§ **Aim**: Extract the listing in its entirety, keeping each line identical to the original.

* BEGIN Material for the task *

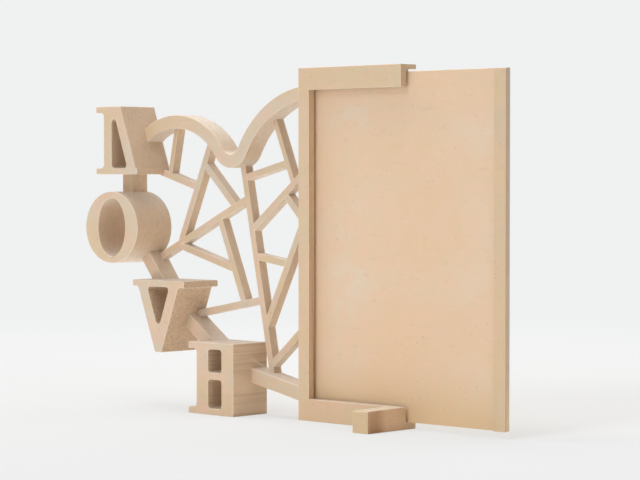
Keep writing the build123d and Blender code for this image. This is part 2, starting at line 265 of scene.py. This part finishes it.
@dataclass(frozen=True)
class Board:
    """Smooth matt board: tinted faces, darker end grain with cut marks, small specks, and a painted
    highlight along the softened edges.

    The faces look along Y, because every piece is cut from a board that lies in that plane.
    The grain runs level, so sides that look along X show end grain. Tops and undersides are
    painted paler and greyer: a painted reflection of the bright surroundings seen at a grazing
    angle.
    """

    name: str
    marks: CutMarks = CutMarks.ALONG
    warm: Colour = paint(217, 193, 160)
    cool: Colour = paint(213, 197, 177)
    pink: Colour = paint(223, 192, 170)
    smudge: Colour = paint(203, 180, 154)
    end: Colour = paint(212, 185, 157)
    # Painted reflection: the paler, greyer colour painted on tops and undersides for the grazing
    # sheen of the bright surroundings.
    level: Colour = paint(216, 200, 182)
    groove: Colour = paint(178, 147, 118)
    # Colour of the painted highlight on the softened edges, also used for the pale fibres on the
    # faces.
    pale_highlight_and_fibre: Colour = paint(250, 234, 210)
    speck: Colour = paint(150, 116, 88)
    fleck: Colour = paint(240, 223, 202)
    clouds: tuple[float, float, float] = (22.0, 22.0, 40.0)
    cloud_span: Span = (0.36, 0.64)
    blushes_per_metre: float = 105.0
    blush_span: Span = (0.42, 0.62)
    blush_share: float = 0.7
    smudges: tuple[float, float, float] = (170.0, 170.0, 380.0)
    smudge_span: Span = (0.58, 0.78)
    smudge_share: float = 0.4
    fibres_per_metre: float = 2300.0
    fibre_span: Span = (0.55, 0.8)
    face_fibre_share: float = 0.2
    cut_fibre_share: float = 0.3
    side_span: Span = (0.35, 0.8)
    # How far a cut side must face up or down to take the painted level sheen.
    painted_level_sheen_span: Span = (0.35, 0.95)
    hollow_span: Span = (0.42, 0.66)
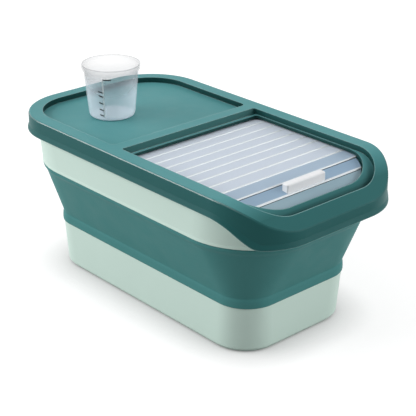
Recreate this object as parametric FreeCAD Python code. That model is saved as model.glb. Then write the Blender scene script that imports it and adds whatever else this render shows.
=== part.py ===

* END Material for the task *

§ **Written solution**:
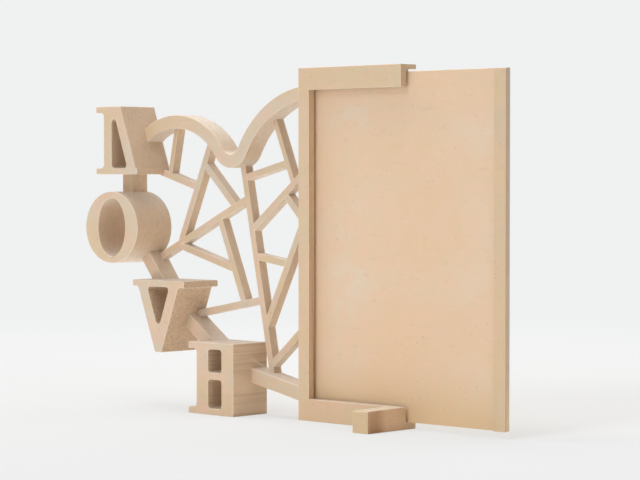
Keep writing the build123d and Blender code for this image. This is part 2, starting at line 265 of scene.py. This part finishes it.
@dataclass(frozen=True)
class Board:
    """Smooth matt board: tinted faces, darker end grain with cut marks, small specks, and a painted
    highlight along the softened edges.

    The faces look along Y, because every piece is cut from a board that lies in that plane.
    The grain runs level, so sides that look along X show end grain. Tops and undersides are
    painted paler and greyer: a painted reflection of the bright surroundings seen at a grazing
    angle.
    """

    name: str
    marks: CutMarks = CutMarks.ALONG
    warm: Colour = paint(217, 193, 160)
    cool: Colour = paint(213, 197, 177)
    pink: Colour = paint(223, 192, 170)
    smudge: Colour = paint(203, 180, 154)
    end: Colour = paint(212, 185, 157)
    # Painted reflection: the paler, greyer colour painted on tops and undersides for the grazing
    # sheen of the bright surroundings.
    level: Colour = paint(216, 200, 182)
    groove: Colour = paint(178, 147, 118)
    # Colour of the painted highlight on the softened edges, also used for the pale fibres on the
    # faces.
    pale_highlight_and_fibre: Colour = paint(250, 234, 210)
    speck: Colour = paint(150, 116, 88)
    fleck: Colour = paint(240, 223, 202)
    clouds: tuple[float, float, float] = (22.0, 22.0, 40.0)
    cloud_span: Span = (0.36, 0.64)
    blushes_per_metre: float = 105.0
    blush_span: Span = (0.42, 0.62)
    blush_share: float = 0.7
    smudges: tuple[float, float, float] = (170.0, 170.0, 380.0)
    smudge_span: Span = (0.58, 0.78)
    smudge_share: float = 0.4
    fibres_per_metre: float = 2300.0
    fibre_span: Span = (0.55, 0.8)
    face_fibre_share: float = 0.2
    cut_fibre_share: float = 0.3
    side_span: Span = (0.35, 0.8)
    # How far a cut side must face up or down to take the painted level sheen.
    painted_level_sheen_span: Span = (0.35, 0.95)
    hollow_span: Span = (0.42, 0.66)
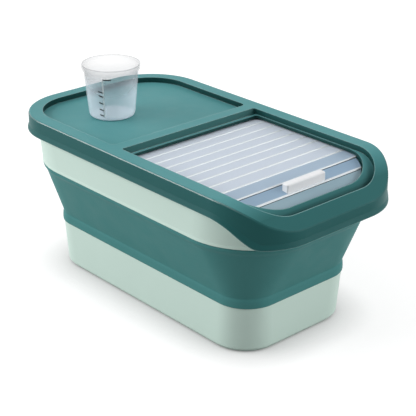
Recreate this object as parametric FreeCAD Python code. That model is saved as model.glb. Then write the Blender scene script that imports it and adds whatever else this render shows.
=== part.py ===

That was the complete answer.